C’est pour ça peut-être qu’il va être compliqué à absorber pour vous qui lisez cet épisode. Vous allez peut-être devoir y revenir plusieurs fois, faire des pauses, prendre des notes. Faites-le. Prenez ce temps, parce que je pense que même s’il est difficile, cet épisode est très important pour vous.

Encore une fois, si vous avez des questions, si vous êtes perdu, perplexe, si vous avez eu un peu peur à la lecture de cet épisode parce que les maths, la fiscalité, l’administration c’est pas votre truc, ce que je comprends tout à fait, demandez de l’aide.

C’est là où la Ligue je trouve est importante, et d’ailleurs on en parlait tout à l’heure, moi je vais aussi m’inscrire à la Charte, parce que je pense que c’est pas mal d’avoir les deux. Il y en a peut-être d’autres qui sont intéressants mais j’ai vu par exemple que quand on est charté on peut demander une rémunération minimale quand on en déplacement, ce genre de choses.
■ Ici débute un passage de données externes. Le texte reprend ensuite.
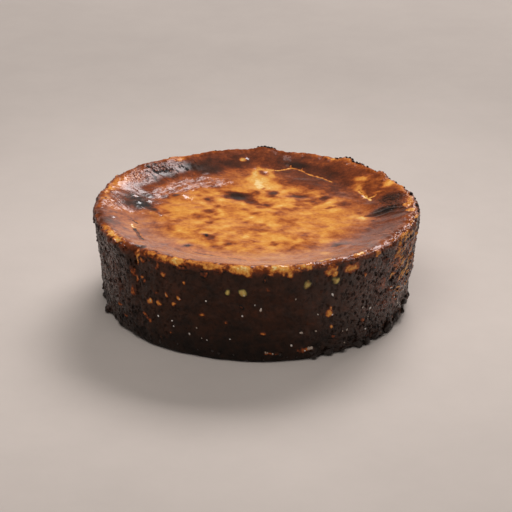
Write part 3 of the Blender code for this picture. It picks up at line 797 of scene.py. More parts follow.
def crack_distance(right, back, points):
    """Distance from each spot to a line of straight runs."""
    nearest = np.full_like(right, 1e9)
    for (x0, y0), (x1, y1) in zip(points[:-1], points[1:]):
        dx, dy = x1 - x0, y1 - y0
        share = np.clip(((right - x0) * dx + (back - y0) * dy) / (dx * dx + dy * dy), 0, 1)
        nearest = np.minimum(nearest, np.hypot(right - x0 - share * dx, back - y0 - share * dy))
    return nearest


def wall_marks():
    """The wall's marks: those that show, then the rest by a seeded draw."""
    draw = random.Random(MARK_SEED)
    marks = list(WALL_MARKS)
    spacing = (HIDDEN_TO - HIDDEN_FROM) / HIDDEN_MARKS
    for number in range(HIDDEN_MARKS):
        bearing = HIDDEN_FROM + spacing * (number + draw.random())
        height = toward(*MARK_HEIGHTS, draw.random() ** MARKS_RAISED)
        half_width = draw.uniform(*MARK_HALF_WIDTHS)
        half_height = draw.uniform(*MARK_HALF_HEIGHTS)
        marks.append((bearing, height, half_width, half_height, draw.uniform(*MARK_BROWNINGS)))
    return marks


MARKS = wall_marks()


def mark_distance(grid, mark):
    """How far each spot of the wall is from a mark's middle, 1 at its edge."""
    bearing, height, half_width, half_height = mark[:4]
    aside = np.radians(bearing_gap(grid.bearing, bearing)) * RIM_RADIUS + grid.shift_aside
    return np.hypot(aside / half_width, (grid.height + grid.shift_up - height) / half_height)


def lay_mark(grid, distance, browning):
    """Notes how far each spot is from the nearest mark, 1 at its edge, and how brown that mark is."""
    nearer = distance < grid.mark_edge
    grid.mark_browning = np.where(nearer, browning, grid.mark_browning)
    grid.mark_edge = np.minimum(distance, grid.mark_edge)


def dulled(grid, shine, rows):
    """The shine, less where the skin stays dull."""
    for half_width, much, points in rows:
        distance = crack_distance(grid.shifted_right, grid.shifted_back, points)
        shine = shine * (1 - much * fade(distance / half_width, DULL_EDGE))
    return shine


def lay_shifts(grid):
    """Small shifts that make the marks' outlines uneven."""
    bend = 0
    for much, size, seeds in BENDS:
        bend = bend + much * np.stack([patches(grid.spots, size, seed) for seed in seeds])
    grid.shifted_right, grid.shifted_back = grid.right + bend[0], grid.back + bend[1]
    grid.cracked_right = grid.right + CRACK_BEND * bend[0]
    grid.cracked_back = grid.back + CRACK_BEND * bend[1]
    grid.shift_aside = layers(grid, ASIDE_WANDER)
    grid.shift_up = layers(grid, UPWARD_WANDER)


def lay_shine(grid):
    """How much each spot shines and how wrinkled it is."""
    on_slope = smooth(grid.radius, *SHINE_EDGE)
    top_shine = toward(read_round(SHINE_ACROSS, grid.radius), read_round(SLOPE_SHINE, grid.bearing), on_slope)
    top_shine = dulled(grid, top_shine, DULL)
    top_shine = top_shine * toward(1, read_round(CREST_ROUND, grid.bearing), smooth(grid.radius, *CREST))
    up_wall = toward(WALL_FOOT_SHINE, 1, smooth(grid.height, *FOOT_DULL_HEIGHTS))
    grid.shine = toward(top_shine, read_round(WALL_ROUND, grid.bearing, 3) * up_wall, grid.wall)
    grid.wrinkled = np.zeros_like(grid.radius)
    for mark in WRINKLED:
        share = soft_share(grid, mark) * (grid.up > WRINKLED_LEAST_UP)
        grid.wrinkled = np.maximum(grid.wrinkled, mark[5] * share)
        grid.shine = np.maximum(grid.shine, mark[6] * share)
    grid.shine = dulled(grid, grid.shine, DULL[:STILL_DULL])
    for mark in BUBBLES:
        share = fade(ellipse(grid.right, grid.back, mark), BUBBLE_EDGE)
        grid.shine = np.maximum(grid.shine, share)
        grid.wrinkled = grid.wrinkled * (1 - share)


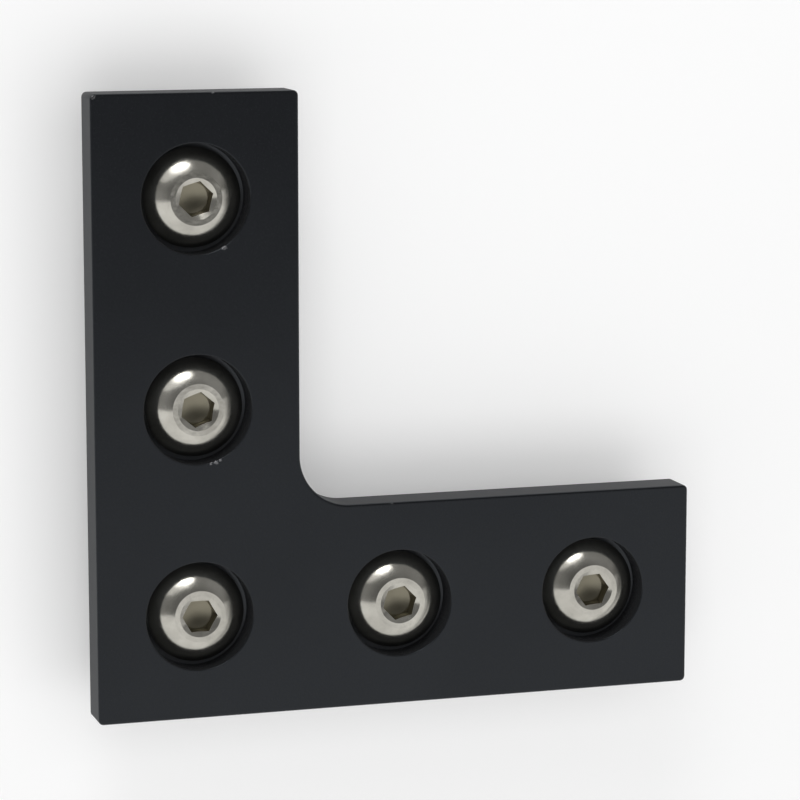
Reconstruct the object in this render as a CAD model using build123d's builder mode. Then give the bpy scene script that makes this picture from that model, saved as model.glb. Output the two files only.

Il y a plein de choses qui peuvent être intéressantes dans les associations et dans les syndicats donc n’hésitez pas à aller regarder ce qu’ils font.

Merci beaucoup Jade pour toutes les infos.

Jade : Merci à toi. J’espère ne pas avoir donné de migraine généralisée ou des crises de panique. Le plus dur, c’est le premier pas, de mettre le nez dedans, mais ensuite, une fois qu’on s’est habitué, ça va aller.